What you have to do
Start with the line containing "Recreate this object" and write out each line through the end of the listing, exactly as given.

Given records
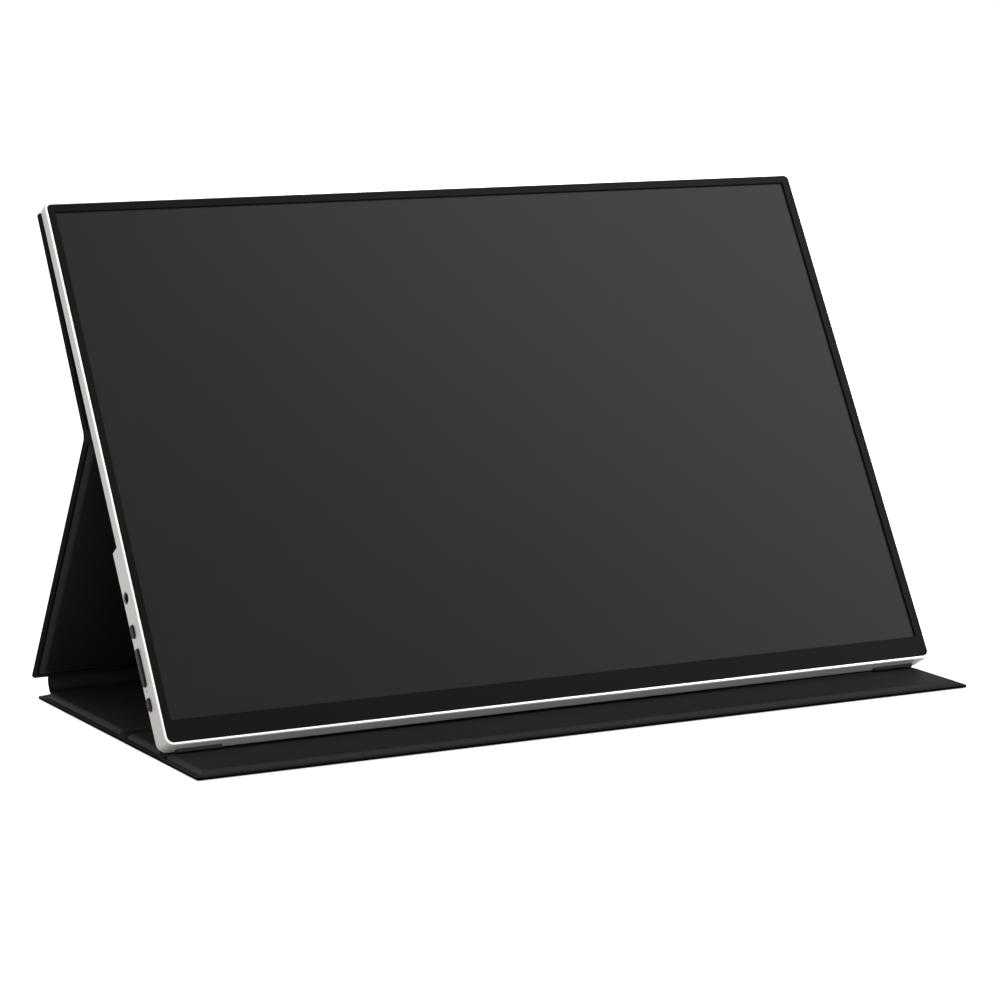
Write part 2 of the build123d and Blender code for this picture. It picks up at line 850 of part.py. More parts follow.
# ---- assembly ----
parts = {}
parts["rear_shell"] = make_rear_shell()
parts["front_bezel"] = make_front_bezel()
parts["display_glass"] = make_display_panel()
parts["light_guide"] = make_light_guide()
parts["reflector_sheet"] = make_reflector()
parts["led_bar"] = make_led_bar()
parts["display_tray"] = make_tray()
parts["driver_board"] = make_driver_board()
parts["display_cable"] = make_display_cable()
parts["main_board"] = make_main_board()
parts["board_parts"] = make_board_parts()
parts["key_board"] = make_key_board()
parts["key_switches"] = make_key_switches()
parts["board_screws"] = make_board_screws()
parts["headphone_jack"] = make_headphone_jack()
parts["status_lamp"] = make_status_lamp()
parts["usb_socket_low"] = make_usb_socket(usb_heights[0])
parts["usb_socket_high"] = make_usb_socket(usb_heights[1])
parts["mini_hdmi_socket"] = make_hdmi_socket()
parts["speaker_left"] = make_speaker(-1)
parts["speaker_right"] = make_speaker(1)
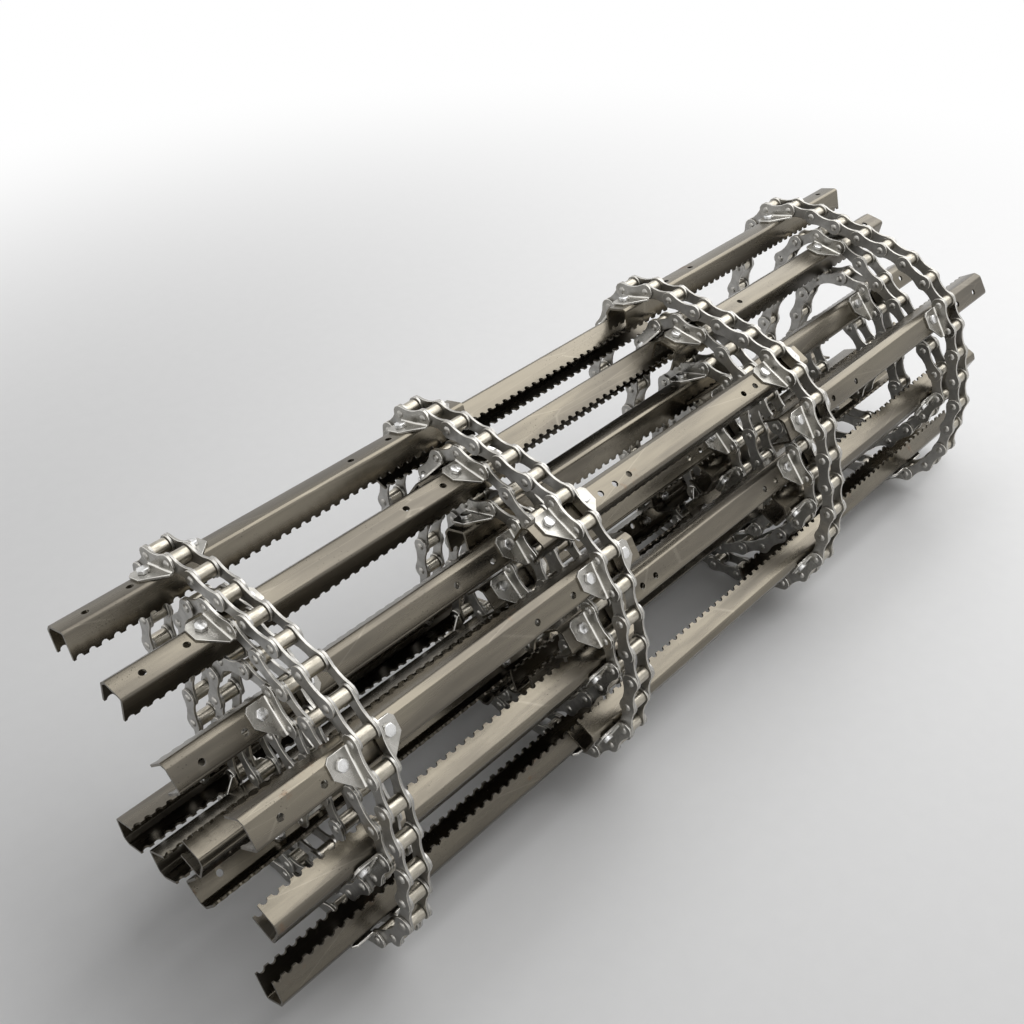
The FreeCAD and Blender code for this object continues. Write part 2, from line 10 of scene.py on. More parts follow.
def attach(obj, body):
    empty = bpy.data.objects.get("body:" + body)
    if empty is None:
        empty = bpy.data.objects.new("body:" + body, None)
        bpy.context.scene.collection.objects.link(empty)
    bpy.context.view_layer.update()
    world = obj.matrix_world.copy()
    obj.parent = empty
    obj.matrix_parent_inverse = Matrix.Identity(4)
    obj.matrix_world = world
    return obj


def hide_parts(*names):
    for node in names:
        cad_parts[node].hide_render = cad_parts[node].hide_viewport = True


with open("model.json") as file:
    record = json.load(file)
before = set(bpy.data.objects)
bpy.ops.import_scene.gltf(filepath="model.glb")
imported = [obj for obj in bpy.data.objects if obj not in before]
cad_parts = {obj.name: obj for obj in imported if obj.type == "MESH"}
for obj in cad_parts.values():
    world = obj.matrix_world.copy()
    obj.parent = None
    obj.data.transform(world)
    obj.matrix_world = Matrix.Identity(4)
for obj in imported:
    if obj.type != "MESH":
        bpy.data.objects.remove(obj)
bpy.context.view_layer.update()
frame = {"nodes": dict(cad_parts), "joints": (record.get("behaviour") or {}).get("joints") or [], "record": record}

# The course of the chain.
# Four roller chain strands run side by side along one course, wound from the middle of the roll
# outwards, and six loose links hang down the back. Even links are outer links, odd ones inner
# links. The joints mark the loose pins, and the pointed ends of the frame's wound plates the rest.

MM = 0.001
same_place = 0.01 * MM
joint_at = {joint["name"]: joint["pos_m"] for joint in frame["joints"]}
free_links = sum(name.startswith("link_") for name in joint_at)
free_pins = np.array([joint_at[f"link_{k}_hinge"][1:] for k in range(1, free_links + 1)]
                     + [joint_at[f"roller_{free_links + 1}_spin"][1:]])
strand_x = np.array([mount["pos_m"][0] for mount in frame["record"]["mounts"]])
pitch = math.dist(free_pins[0], free_pins[1])


def plate_tips(node):
    """The two pointed ends (y, z) of each wound plate on the left of the first strand: the
    triangles in the plates' inner face are joined into islands by their shared corners, and the
    tips are the two corners of an island that lie furthest apart."""
    mesh = frame["nodes"][node].data
    corners = np.empty(len(mesh.vertices) * 3)
    mesh.vertices.foreach_get("co", corners)
    corners = corners.reshape(-1, 3)
    triangles = np.empty(len(mesh.polygons) * 3, int)
    mesh.polygons.foreach_get("vertices", triangles)
    triangles = triangles.reshape(-1, 3)
    face_x = corners[corners[:, 0] < strand_x[0], 0].max()
    in_face = np.abs(corners[triangles, 0] - face_x).max(axis=1) < same_place
    triangles = triangles[in_face]
    places, member = np.unique(np.round(corners[:, 1:] / same_place), axis=0, return_inverse=True)
    triangles = member.reshape(-1)[triangles]
    island = np.arange(len(places))
    joined = False
    while not joined:
        lowest = island[triangles].min(axis=1)
        joined = (island[triangles] == lowest[:, None]).all()
        for corner in triangles.T:
            np.minimum.at(island, corner, lowest)
    tips = []
    for number in np.unique(island[triangles]):
        ring = places[island == number] * same_place
        apart = np.linalg.norm(ring[:, None] - ring[None], axis=2)
        first, second = np.unravel_index(apart.argmax(), apart.shape)
        tips.append((ring[first], ring[second]))
    return tips


def chain_course():
    """All pins (y, z) from the middle outwards. A plate's pins lie one pitch apart on the line
    between its tips. From the first loose pin inwards, the next plate is the one with a pin exactly
    one pitch away, across an inner link."""
    plate_pins = []
    for first, second in plate_tips("wound_outer_plates") + plate_tips("wound_ear_plates"):
        length = math.dist(first, second)
        inset = (second - first) * (length - pitch) / 2 / length
        plate_pins.append((first + inset, second - inset))
    plate_pins = np.array(plate_pins)
    course = [free_pins[0]]
    while len(plate_pins):
        off_pitch = np.abs(np.linalg.norm(plate_pins - course[-1], axis=2) - pitch)
        plate, near = np.unravel_index(off_pitch.argmin(), off_pitch.shape)
        course += [plate_pins[plate, near], plate_pins[plate, 1 - near]]
        plate_pins = np.delete(plate_pins, plate, axis=0)
    return np.array(course[::-1] + list(free_pins[1:]))


pins = chain_course()
along_link = np.diff(pins, axis=0)
heading = np.arctan2(along_link[:, 1], along_link[:, 0])
link_count = len(heading)
first_free = link_count - free_links
wound_links = np.arange(first_free)

# Rollers.
# Hardened and ground steel rings, 17.78 mm across, one on each bush between the inner plates.
# The sprocket teeth press on them, so they are the brightest part of a strand.

inner_width = 20.24 * MM
side_play = 0.2 * MM
bore_play = 0.06 * MM
roller_radius = 17.78 / 2 * MM
roller_half_width = inner_width / 2 - side_play
bush_radius = 11.5 / 2 * MM
roller_bore = bush_radius + bore_play
roller_chamfer = 0.7 * MM
roller_sides = 16
smooth_below = math.radians(32)

# A shape holds its points, all its faces' corners in one list, how many corners each face has, and
# which faces take the bright edge colour of worn metal and a painted highlight. Copies also hold
# each point's place on its own copy and a number by chance.
Shape = namedtuple("Shape", "points loops sizes worn")
Copies = namedtuple("Copies", "points loops sizes worn own chance")
chances = np.random.default_rng(41)


def starts_of(sizes):
    """Where each face's corners begin in the list of all corners."""
    return np.cumsum(sizes) - sizes


def outward(shape):
    """The shape with its faces turned outwards: its volume, summed over fans of triangles from
    each face's first corner, has to come out positive."""
    begin = starts_of(shape.sizes)
    following = np.arange(1, len(shape.loops) + 1)
    following[begin + shape.sizes - 1] = begin
    anchor = shape.points[shape.loops[np.repeat(begin, shape.sizes)]]
    here = shape.points[shape.loops]
    volume = (anchor * np.cross(here, here[following])).sum()
    return shape if volume > 0 else turned_over(shape)


def turned_over(shape):
    """Every face's corners in the opposite order."""
    return Shape(shape.points, shape.loops[::-1], shape.sizes[::-1], shape.worn[::-1])


def skin(rings, closed=False):
    """A surface through rings of points (ring, place in the ring, xyz): a quad between each pair
    of neighbours, and a flat cap on the first and last ring unless they meet each other."""
    count, around = rings.shape[:2]
    grid = np.arange(count * around).reshape(count, around)
    low = grid if closed else grid[:-1]
    high = np.roll(grid, -1, axis=0) if closed else grid[1:]
    quads = np.stack([low, np.roll(low, -1, axis=1), np.roll(high, -1, axis=1), high], axis=-1)
    loops = quads.reshape(-1)
    sizes = np.full(len(loops) // 4, 4)
    if not closed:
        loops = np.concatenate([loops, grid[0][::-1], grid[-1]])
        sizes = np.append(sizes, [around, around])
    return outward(Shape(rings.reshape(-1, 3), loops, sizes, np.zeros(len(sizes), bool)))


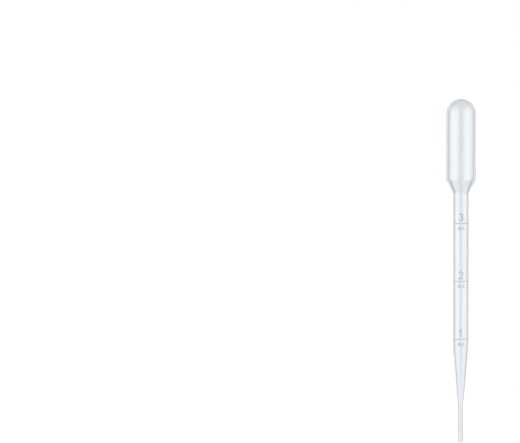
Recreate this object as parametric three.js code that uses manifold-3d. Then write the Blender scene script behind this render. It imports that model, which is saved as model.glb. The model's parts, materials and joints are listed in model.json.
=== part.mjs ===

Completed exercise
Recreate this object as parametric three.js code that uses manifold-3d. Then write the Blender scene script behind this render. It imports that model, which is saved as model.glb. The model's parts, materials and joints are listed in model.json.
=== part.mjs ===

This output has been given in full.